Артур рассмеялся. Громко, раскатисто, так, что даже пришлось притормозить — смех отвлекал от дороги. Повернулся к Стелле и, не дожидаясь проявлений ее инициативности, бесцеремонно сгреб ту в объятья, крепко поцеловав. Не страстно, нет. Как боевого товарища поцеловал. Почему-то он нисколько не сомневался в Стелле. Был уверен, что она бы действительно постояла на стреме, кинулась бы в драку, если бы это понадобилось, подавала бы патроны… да все, что угодно. Черт… он все больше в ней увязал.
— А знаешь, что?
— Что?
— У тебя когда отпуск?
— В мае, а что? — снова «чтокнул» Артур и улыбнулся.
— А то… Давай рванем снова во Францию…
— Летом Париж — не такое уж райское место, — скривился Артур, вновь выезжая на дорогу.
— А почему сразу Париж? Париж — это не Франция. Точнее… Далеко не вся Франция. А самое интересное начинается чуть поодаль. Как раз думала об этом, дожидаясь тебя. Только представь… Амбуаз, Страсбург, Анси, Кольмар! А потом и в Диснейленд. Как думаешь, Карине понравится?

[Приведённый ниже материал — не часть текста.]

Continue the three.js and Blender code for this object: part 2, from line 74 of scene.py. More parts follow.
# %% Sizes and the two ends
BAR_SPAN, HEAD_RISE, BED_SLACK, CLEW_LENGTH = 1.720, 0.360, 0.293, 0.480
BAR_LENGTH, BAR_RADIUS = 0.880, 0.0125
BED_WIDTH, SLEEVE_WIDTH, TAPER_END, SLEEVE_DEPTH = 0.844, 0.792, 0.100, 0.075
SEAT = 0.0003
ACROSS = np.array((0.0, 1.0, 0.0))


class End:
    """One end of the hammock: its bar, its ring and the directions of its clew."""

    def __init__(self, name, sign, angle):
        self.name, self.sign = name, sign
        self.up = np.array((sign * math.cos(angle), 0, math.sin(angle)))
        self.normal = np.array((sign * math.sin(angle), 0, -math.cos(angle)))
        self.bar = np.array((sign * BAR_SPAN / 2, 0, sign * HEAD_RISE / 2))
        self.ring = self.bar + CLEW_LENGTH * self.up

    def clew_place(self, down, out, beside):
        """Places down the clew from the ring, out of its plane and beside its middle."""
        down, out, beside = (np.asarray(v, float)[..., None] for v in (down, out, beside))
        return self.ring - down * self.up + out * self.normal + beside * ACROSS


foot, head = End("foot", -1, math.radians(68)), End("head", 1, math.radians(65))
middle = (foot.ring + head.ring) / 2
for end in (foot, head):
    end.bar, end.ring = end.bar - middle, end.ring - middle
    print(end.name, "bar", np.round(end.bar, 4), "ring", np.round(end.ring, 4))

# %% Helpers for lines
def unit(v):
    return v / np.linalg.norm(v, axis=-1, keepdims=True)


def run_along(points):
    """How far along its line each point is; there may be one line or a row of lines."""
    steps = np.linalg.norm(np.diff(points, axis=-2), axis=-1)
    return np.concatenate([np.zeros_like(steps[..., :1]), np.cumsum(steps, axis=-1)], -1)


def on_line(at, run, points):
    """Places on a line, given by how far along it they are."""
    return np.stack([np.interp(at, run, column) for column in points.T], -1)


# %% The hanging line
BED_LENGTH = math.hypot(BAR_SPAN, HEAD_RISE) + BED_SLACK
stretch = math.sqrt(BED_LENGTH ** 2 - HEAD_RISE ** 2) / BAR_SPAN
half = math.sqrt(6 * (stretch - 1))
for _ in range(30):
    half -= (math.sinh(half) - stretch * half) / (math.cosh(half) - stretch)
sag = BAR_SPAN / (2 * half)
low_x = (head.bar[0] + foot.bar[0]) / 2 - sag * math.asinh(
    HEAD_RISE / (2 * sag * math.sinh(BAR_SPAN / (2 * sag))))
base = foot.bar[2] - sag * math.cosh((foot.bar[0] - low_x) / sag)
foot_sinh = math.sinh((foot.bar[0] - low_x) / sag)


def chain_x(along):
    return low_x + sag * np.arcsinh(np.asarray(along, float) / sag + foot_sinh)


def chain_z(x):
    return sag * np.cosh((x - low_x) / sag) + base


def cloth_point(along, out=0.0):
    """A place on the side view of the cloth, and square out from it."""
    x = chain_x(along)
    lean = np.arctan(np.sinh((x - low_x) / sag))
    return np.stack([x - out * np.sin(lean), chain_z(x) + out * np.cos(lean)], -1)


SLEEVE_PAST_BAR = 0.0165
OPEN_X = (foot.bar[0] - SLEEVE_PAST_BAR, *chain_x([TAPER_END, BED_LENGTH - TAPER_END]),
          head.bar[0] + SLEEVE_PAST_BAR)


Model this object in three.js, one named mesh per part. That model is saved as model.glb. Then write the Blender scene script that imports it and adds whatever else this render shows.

— Карине? Ты… хм… не против, если она поедет с нами?
— А почему я должна быть против? — искренне удивилась Стелла. — Она — твоя дочь. И если ты не планируешь меня делать своим маленьким грязным секретом, а судя по тому, что мы сейчас едем к тебе — ты этого делать не собираешься, то все логично. Правда?
— Правда, — Артур послушно кивнул головой.
— Мы и Сашку можем взять, чтобы мне было спокойнее.
— Сашку?
— Да, срок у нее будет еще небольшой, так что поездка пойдет ей только на пользу. Конечно, вдвоем было бы… эээ… романтичнее… Но детей мы никуда не денем — это факт. А у Саши хоть появится возможность посмотреть ту страну, в которую она так отчаянно стремится. Ну, это все, конечно, вилами по воде писано, пока я не поговорила с врачами. Вдруг они запретят?
Артур неопределенно пожал плечами. Вообще он старался не заглядывать в будущее. По крайней мере, в их будущее со Стеллой — так точно. Тому было сразу несколько причин. А в основе всего — его комплексы. Все то, о чем любому приличному мужику, вроде как, и думать зазорно. Но он не видел смысла отрицать очевидные вещи. На бессознательном уровне Артур считал себя недостойным такой женщины, как Стелла. Он не мог избавиться от мысли, что быстро ей надоест, что она… наиграется, что ли? У него в голове эта мысль засела, и не избавиться от нее, не вытащить, как занозу. И хочется, и колется. Первый раз. Повело. Даже голова кружится. В общем, не думал он о будущем. Совсем. Тем более, не представлял их встреч, когда ребенок Стеллы родится. Если, конечно, они вообще протянут так долго.
Сместившись на краешек кресла, Стелла заглянула в зеркало заднего вида, поправила и без того безупречный макияж (вот у кого Каркуше стоило поучиться!) и снова вернулась на место. Артуру недоставало этого. Всех этих милых женских штучек. Нет, Каркушиного добра, конечно, хватало за глаза. Вся квартира была завалена. Но то — совсем другое. А здесь… и сумочка ее с дребеденью, и шпильки на высоченных каблуках, и мудреный браслет на тонком запястье, знойный насыщенный аромат… Все одно к одному. А в центре — она. Его женщина. Пока еще точно его.